Task description :: Reproduce the entries below in full, word for word.
________________________
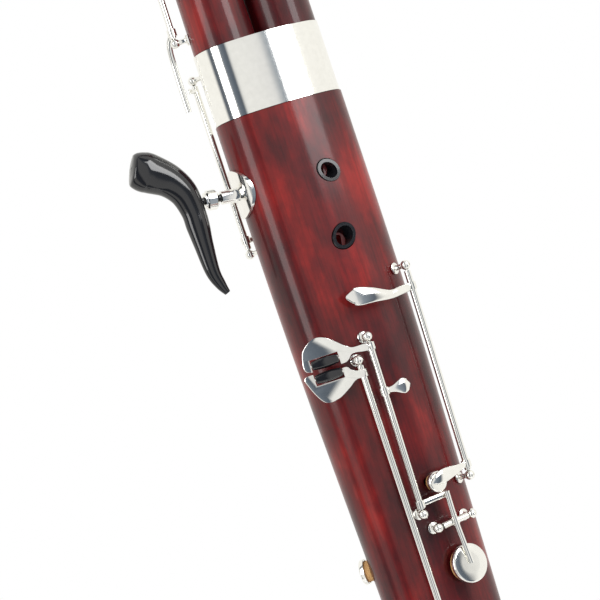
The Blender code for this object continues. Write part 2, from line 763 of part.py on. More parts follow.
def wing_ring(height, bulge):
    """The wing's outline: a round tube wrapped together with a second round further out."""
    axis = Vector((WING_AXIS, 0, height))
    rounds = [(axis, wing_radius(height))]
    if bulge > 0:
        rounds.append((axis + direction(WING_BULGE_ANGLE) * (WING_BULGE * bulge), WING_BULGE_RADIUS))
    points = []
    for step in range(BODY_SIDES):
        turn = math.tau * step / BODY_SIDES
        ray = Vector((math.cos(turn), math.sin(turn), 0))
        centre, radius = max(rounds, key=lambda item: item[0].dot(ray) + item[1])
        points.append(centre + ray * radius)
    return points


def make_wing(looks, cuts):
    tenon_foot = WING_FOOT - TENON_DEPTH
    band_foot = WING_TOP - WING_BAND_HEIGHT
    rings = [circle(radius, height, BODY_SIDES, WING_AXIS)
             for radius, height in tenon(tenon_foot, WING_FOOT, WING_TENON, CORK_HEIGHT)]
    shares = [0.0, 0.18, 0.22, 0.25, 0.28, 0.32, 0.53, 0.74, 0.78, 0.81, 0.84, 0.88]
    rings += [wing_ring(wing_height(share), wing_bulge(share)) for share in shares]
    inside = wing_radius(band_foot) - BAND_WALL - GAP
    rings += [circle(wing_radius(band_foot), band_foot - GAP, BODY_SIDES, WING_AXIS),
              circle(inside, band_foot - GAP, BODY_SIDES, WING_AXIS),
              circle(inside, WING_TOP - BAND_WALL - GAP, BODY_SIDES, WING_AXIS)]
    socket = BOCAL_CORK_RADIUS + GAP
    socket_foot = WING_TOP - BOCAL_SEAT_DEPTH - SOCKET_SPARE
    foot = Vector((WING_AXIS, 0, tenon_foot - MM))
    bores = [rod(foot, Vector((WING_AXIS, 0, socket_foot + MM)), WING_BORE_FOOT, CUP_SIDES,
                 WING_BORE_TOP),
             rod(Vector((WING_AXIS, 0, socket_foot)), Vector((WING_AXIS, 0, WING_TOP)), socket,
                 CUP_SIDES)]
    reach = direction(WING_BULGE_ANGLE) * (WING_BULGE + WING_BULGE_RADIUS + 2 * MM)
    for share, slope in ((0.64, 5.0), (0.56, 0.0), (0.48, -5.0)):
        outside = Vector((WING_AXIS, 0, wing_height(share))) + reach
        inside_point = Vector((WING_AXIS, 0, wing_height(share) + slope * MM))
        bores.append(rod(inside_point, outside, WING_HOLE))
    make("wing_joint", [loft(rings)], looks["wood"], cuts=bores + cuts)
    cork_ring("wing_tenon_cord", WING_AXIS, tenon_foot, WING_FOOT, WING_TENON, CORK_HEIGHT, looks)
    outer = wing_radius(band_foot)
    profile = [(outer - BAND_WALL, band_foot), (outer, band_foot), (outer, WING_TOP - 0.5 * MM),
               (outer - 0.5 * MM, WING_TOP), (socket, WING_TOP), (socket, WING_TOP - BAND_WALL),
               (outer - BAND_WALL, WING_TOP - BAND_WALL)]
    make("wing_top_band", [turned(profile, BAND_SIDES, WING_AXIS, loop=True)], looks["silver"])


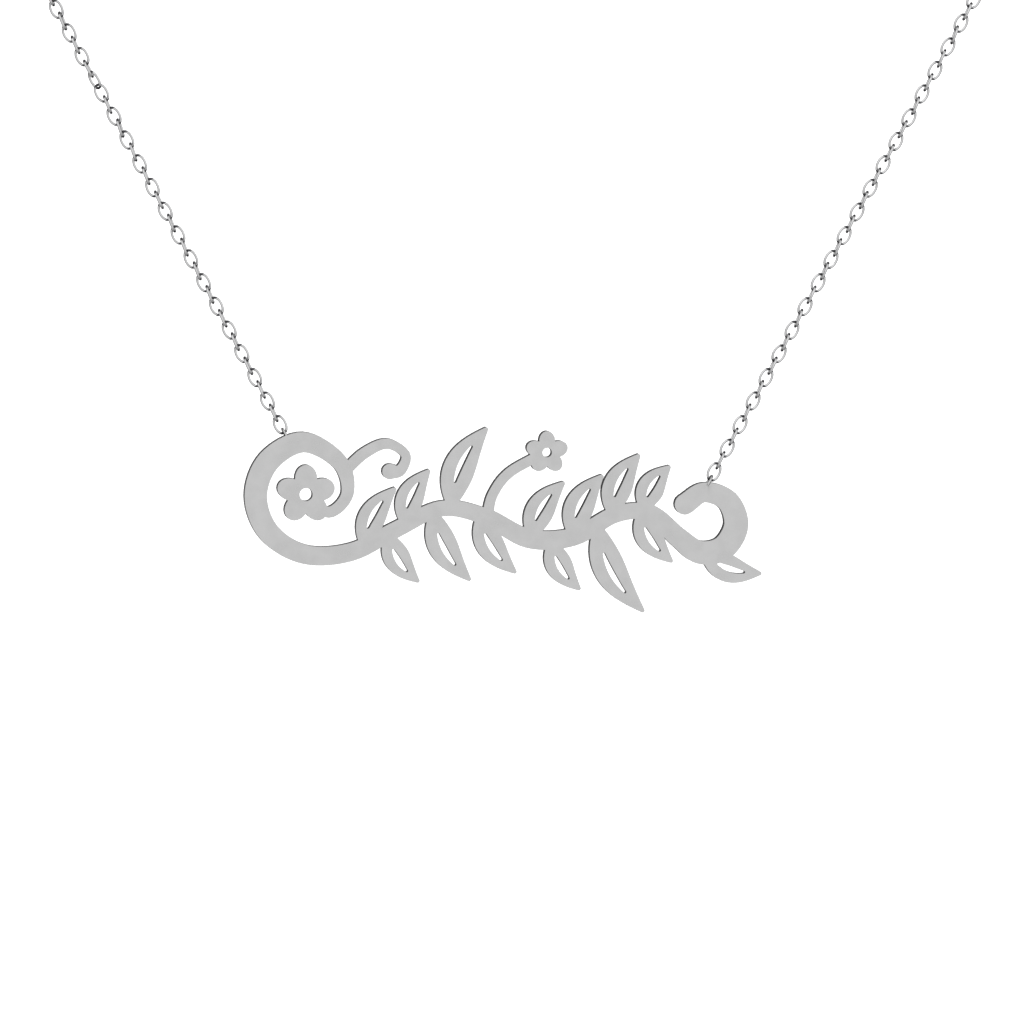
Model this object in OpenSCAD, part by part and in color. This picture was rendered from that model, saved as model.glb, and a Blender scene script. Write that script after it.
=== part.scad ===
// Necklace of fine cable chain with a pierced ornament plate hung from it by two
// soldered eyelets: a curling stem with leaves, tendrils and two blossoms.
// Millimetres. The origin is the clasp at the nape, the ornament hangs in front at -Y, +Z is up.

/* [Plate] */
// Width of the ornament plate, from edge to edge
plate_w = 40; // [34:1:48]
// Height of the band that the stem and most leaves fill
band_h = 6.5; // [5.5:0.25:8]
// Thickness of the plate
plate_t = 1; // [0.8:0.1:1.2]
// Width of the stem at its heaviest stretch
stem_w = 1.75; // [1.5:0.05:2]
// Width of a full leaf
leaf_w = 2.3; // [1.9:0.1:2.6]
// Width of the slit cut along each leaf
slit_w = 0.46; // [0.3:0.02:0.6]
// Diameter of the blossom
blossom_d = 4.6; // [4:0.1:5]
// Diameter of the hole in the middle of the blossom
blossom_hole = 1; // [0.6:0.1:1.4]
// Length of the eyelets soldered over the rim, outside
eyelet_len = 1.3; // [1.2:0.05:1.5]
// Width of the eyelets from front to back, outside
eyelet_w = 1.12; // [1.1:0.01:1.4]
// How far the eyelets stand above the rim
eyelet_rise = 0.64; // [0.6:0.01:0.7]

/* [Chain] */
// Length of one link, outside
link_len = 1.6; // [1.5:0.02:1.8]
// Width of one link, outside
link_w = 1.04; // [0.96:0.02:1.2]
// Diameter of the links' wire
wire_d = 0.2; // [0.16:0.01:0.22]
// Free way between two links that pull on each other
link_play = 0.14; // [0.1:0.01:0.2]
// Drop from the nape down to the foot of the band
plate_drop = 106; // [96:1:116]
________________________
Answer to this exercise ::
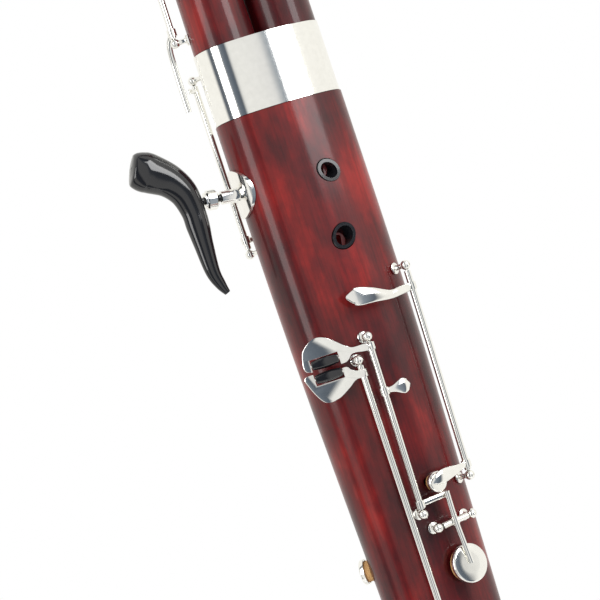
The Blender code for this object continues. Write part 2, from line 763 of part.py on. More parts follow.
def wing_ring(height, bulge):
    """The wing's outline: a round tube wrapped together with a second round further out."""
    axis = Vector((WING_AXIS, 0, height))
    rounds = [(axis, wing_radius(height))]
    if bulge > 0:
        rounds.append((axis + direction(WING_BULGE_ANGLE) * (WING_BULGE * bulge), WING_BULGE_RADIUS))
    points = []
    for step in range(BODY_SIDES):
        turn = math.tau * step / BODY_SIDES
        ray = Vector((math.cos(turn), math.sin(turn), 0))
        centre, radius = max(rounds, key=lambda item: item[0].dot(ray) + item[1])
        points.append(centre + ray * radius)
    return points


def make_wing(looks, cuts):
    tenon_foot = WING_FOOT - TENON_DEPTH
    band_foot = WING_TOP - WING_BAND_HEIGHT
    rings = [circle(radius, height, BODY_SIDES, WING_AXIS)
             for radius, height in tenon(tenon_foot, WING_FOOT, WING_TENON, CORK_HEIGHT)]
    shares = [0.0, 0.18, 0.22, 0.25, 0.28, 0.32, 0.53, 0.74, 0.78, 0.81, 0.84, 0.88]
    rings += [wing_ring(wing_height(share), wing_bulge(share)) for share in shares]
    inside = wing_radius(band_foot) - BAND_WALL - GAP
    rings += [circle(wing_radius(band_foot), band_foot - GAP, BODY_SIDES, WING_AXIS),
              circle(inside, band_foot - GAP, BODY_SIDES, WING_AXIS),
              circle(inside, WING_TOP - BAND_WALL - GAP, BODY_SIDES, WING_AXIS)]
    socket = BOCAL_CORK_RADIUS + GAP
    socket_foot = WING_TOP - BOCAL_SEAT_DEPTH - SOCKET_SPARE
    foot = Vector((WING_AXIS, 0, tenon_foot - MM))
    bores = [rod(foot, Vector((WING_AXIS, 0, socket_foot + MM)), WING_BORE_FOOT, CUP_SIDES,
                 WING_BORE_TOP),
             rod(Vector((WING_AXIS, 0, socket_foot)), Vector((WING_AXIS, 0, WING_TOP)), socket,
                 CUP_SIDES)]
    reach = direction(WING_BULGE_ANGLE) * (WING_BULGE + WING_BULGE_RADIUS + 2 * MM)
    for share, slope in ((0.64, 5.0), (0.56, 0.0), (0.48, -5.0)):
        outside = Vector((WING_AXIS, 0, wing_height(share))) + reach
        inside_point = Vector((WING_AXIS, 0, wing_height(share) + slope * MM))
        bores.append(rod(inside_point, outside, WING_HOLE))
    make("wing_joint", [loft(rings)], looks["wood"], cuts=bores + cuts)
    cork_ring("wing_tenon_cord", WING_AXIS, tenon_foot, WING_FOOT, WING_TENON, CORK_HEIGHT, looks)
    outer = wing_radius(band_foot)
    profile = [(outer - BAND_WALL, band_foot), (outer, band_foot), (outer, WING_TOP - 0.5 * MM),
               (outer - 0.5 * MM, WING_TOP), (socket, WING_TOP), (socket, WING_TOP - BAND_WALL),
               (outer - BAND_WALL, WING_TOP - BAND_WALL)]
    make("wing_top_band", [turned(profile, BAND_SIDES, WING_AXIS, loop=True)], looks["silver"])


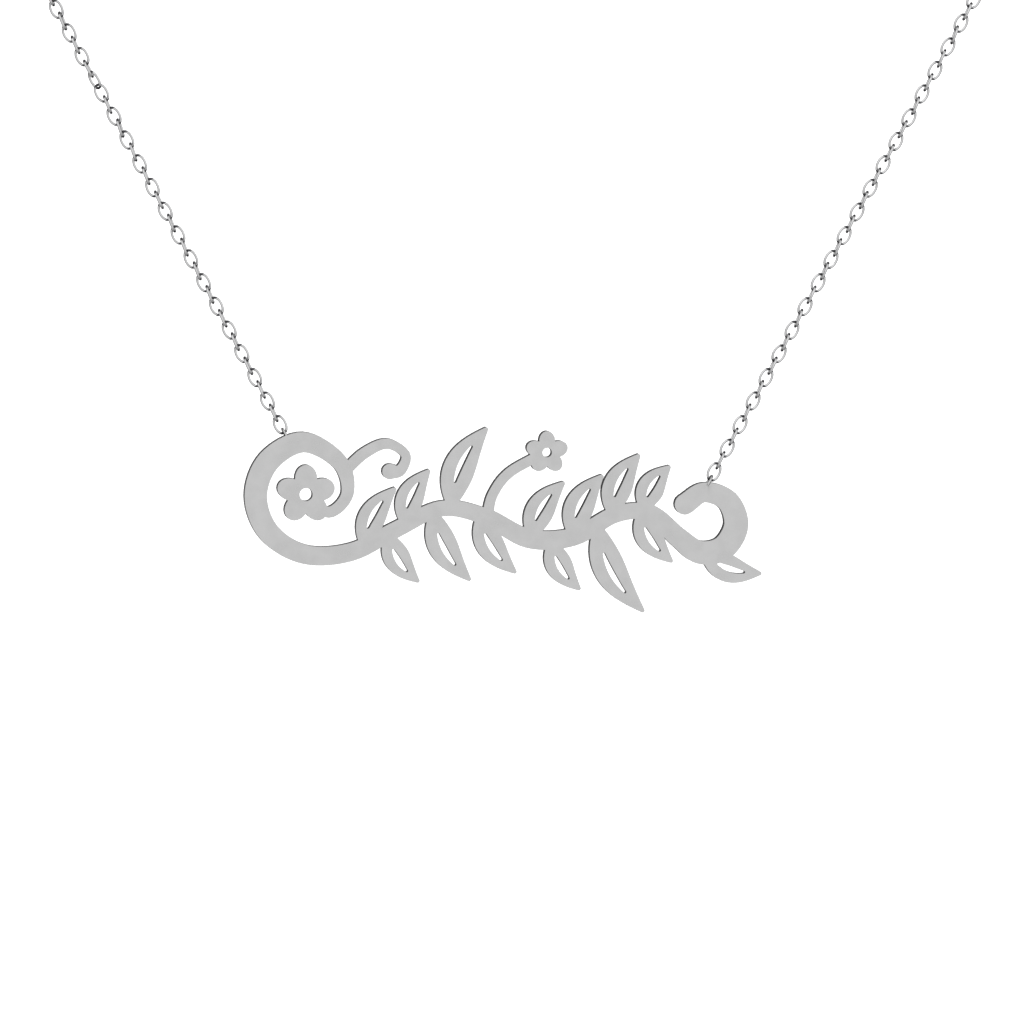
Model this object in OpenSCAD, part by part and in color. This picture was rendered from that model, saved as model.glb, and a Blender scene script. Write that script after it.
=== part.scad ===
// Necklace of fine cable chain with a pierced ornament plate hung from it by two
// soldered eyelets: a curling stem with leaves, tendrils and two blossoms.
// Millimetres. The origin is the clasp at the nape, the ornament hangs in front at -Y, +Z is up.

/* [Plate] */
// Width of the ornament plate, from edge to edge
plate_w = 40; // [34:1:48]
// Height of the band that the stem and most leaves fill
band_h = 6.5; // [5.5:0.25:8]
// Thickness of the plate
plate_t = 1; // [0.8:0.1:1.2]
// Width of the stem at its heaviest stretch
stem_w = 1.75; // [1.5:0.05:2]
// Width of a full leaf
leaf_w = 2.3; // [1.9:0.1:2.6]
// Width of the slit cut along each leaf
slit_w = 0.46; // [0.3:0.02:0.6]
// Diameter of the blossom
blossom_d = 4.6; // [4:0.1:5]
// Diameter of the hole in the middle of the blossom
blossom_hole = 1; // [0.6:0.1:1.4]
// Length of the eyelets soldered over the rim, outside
eyelet_len = 1.3; // [1.2:0.05:1.5]
// Width of the eyelets from front to back, outside
eyelet_w = 1.12; // [1.1:0.01:1.4]
// How far the eyelets stand above the rim
eyelet_rise = 0.64; // [0.6:0.01:0.7]

/* [Chain] */
// Length of one link, outside
link_len = 1.6; // [1.5:0.02:1.8]
// Width of one link, outside
link_w = 1.04; // [0.96:0.02:1.2]
// Diameter of the links' wire
wire_d = 0.2; // [0.16:0.01:0.22]
// Free way between two links that pull on each other
link_play = 0.14; // [0.1:0.01:0.2]
// Drop from the nape down to the foot of the band
plate_drop = 106; // [96:1:116]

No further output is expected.